Functions that Operate on Strings
- TRANSLATE_STRING(string1, string2)
- The XML string contained in string1, is translated into a new string according to the
rules specified in string2. This new string is returned.
- PLAN_TO_STRING(string, query)
- The plan produced by the query is converted into a string, according to the method documented in string.
Note that string is specified before the query since this simplifies parsing of the construct. Method may be
any of:
- default
- Some default method is chosen.
- all
- Returns a string documenting the entire plan.
- tables
- Returns a string documenting the tables used within the plan.
- DOCUMENT(string1, [string2])
- Casts the input string1 as an object of type text, using
the text indexer. String2 if present provides runtime instructions
to the indexer, as would be provided on the command line.
If the
file() function wraps this string, then the string is taken to be the name of a file,
or URL whose contents are to be cast as a text.
- STRING_TO_STRING(string1, string2)
- Converts string1 according to the method specified in string2. This may be one of:
- XML
- Encode the special XML markup characters.
Specifically maps (1) '>' to '>' (2) '<' to '<' (3) '&' to '&' (4) '#'
to '#' (5) " to '"' and (6) ' to '&pos;'
- CGI
- Encode the special CGI markup characters. This is the appropriate translation to apply to XML encoded
data.
Specifically maps (1) whitespace (cr, nl, blank, tab) to '+' (2) '%' to '%25' (3) '+' to '%2B' (4) '&' to
'%26' and (5) '?' to '%3F'.
For safety (although these symbols are not expected to be seen in the input string) also maps " to '%22',
' to '%27', '<' to '%3C' and '>' to '%3E'.
- URI
- First encode the string according to XML.

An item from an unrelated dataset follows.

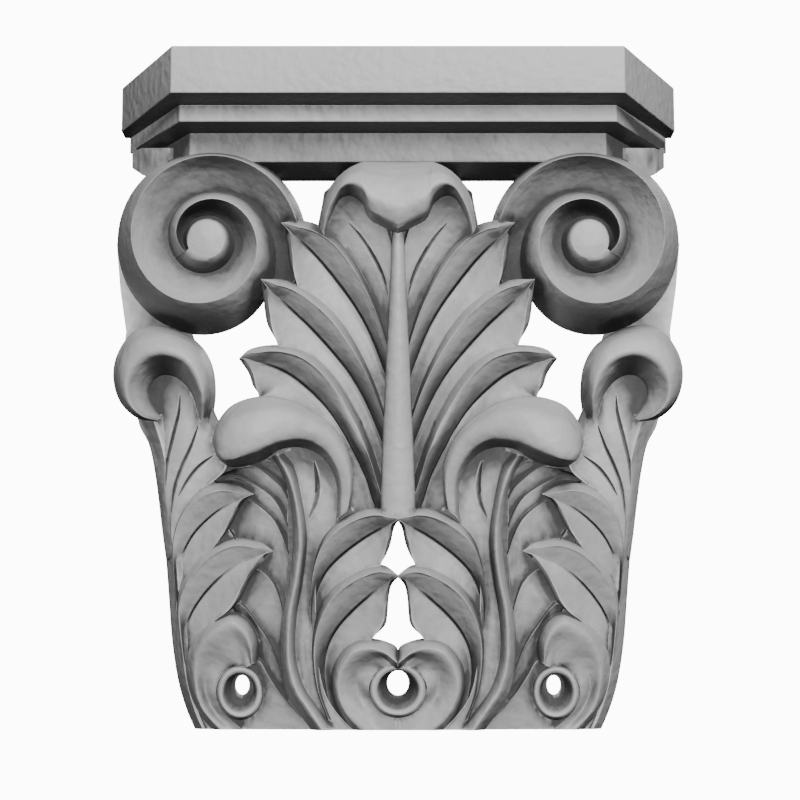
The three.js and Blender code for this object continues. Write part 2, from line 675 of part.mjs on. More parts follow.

Then encode the resulting string using CGI. This is the appropriated CGI translation to perform when
embedding plain text in a CGI command line.
- Unquote
- Remove any leading/trailing single or double quote from the input string.
- Noblanklines
- Removes all the blank lines from the input string.
- XSTL(string1, string2)
- Performs the desired XSLT string transformation on the XML string1, using the XSLT rule file
string2, returning the result. If the file() function, wraps either
input string, then this string is presented to XSLT as the name of a file to opened, rather than as
a string to be processed. Providing XSLT with filenames, avoids the need to construct memory resident
images of the file contents in huge strings. For this function to work
MSXML4.0 (available as a
free download
from Microsoft) must first be installed.
Other Functions
- FILE_TO_TEXT(string)
- Assumes that the filename provided in the input string is a text index constructed using
tokenize, and returns the internal representation of this text value. This function
will return null (for security reasons) if the input string fails to have a file extension described in the
value of the registry key:
HKEY_LOCAL_MACHINE\SOFTWARE\Dealers Choice Software\TextServer\FileTypes\Text.
(See also TEXT_FILES.)
- FILE_TO_STRING(string)
- Assumes that the filename provided in the input string itself contains an ascii or unicode string.
Returns as its result the value of this internal file string. This function will fail if the string exceeds
the maximum string length allowed. This function will return null (for security reasons) if the input string
fails to have a file extension described in the value of the registry key:
HKEY_LOCAL_MACHINE\SOFTWARE\Dealers Choice Software\TextServer\FileTypes\String.
(See also STRING_FILES.)
- FILE(string)
- This function merely returns a copy of its input. The resulting string has a special attribute set
indicating that where possible it is to be considered to represent a filename. At present this special
attribute is employed only by xslt() and document() functions.
|
|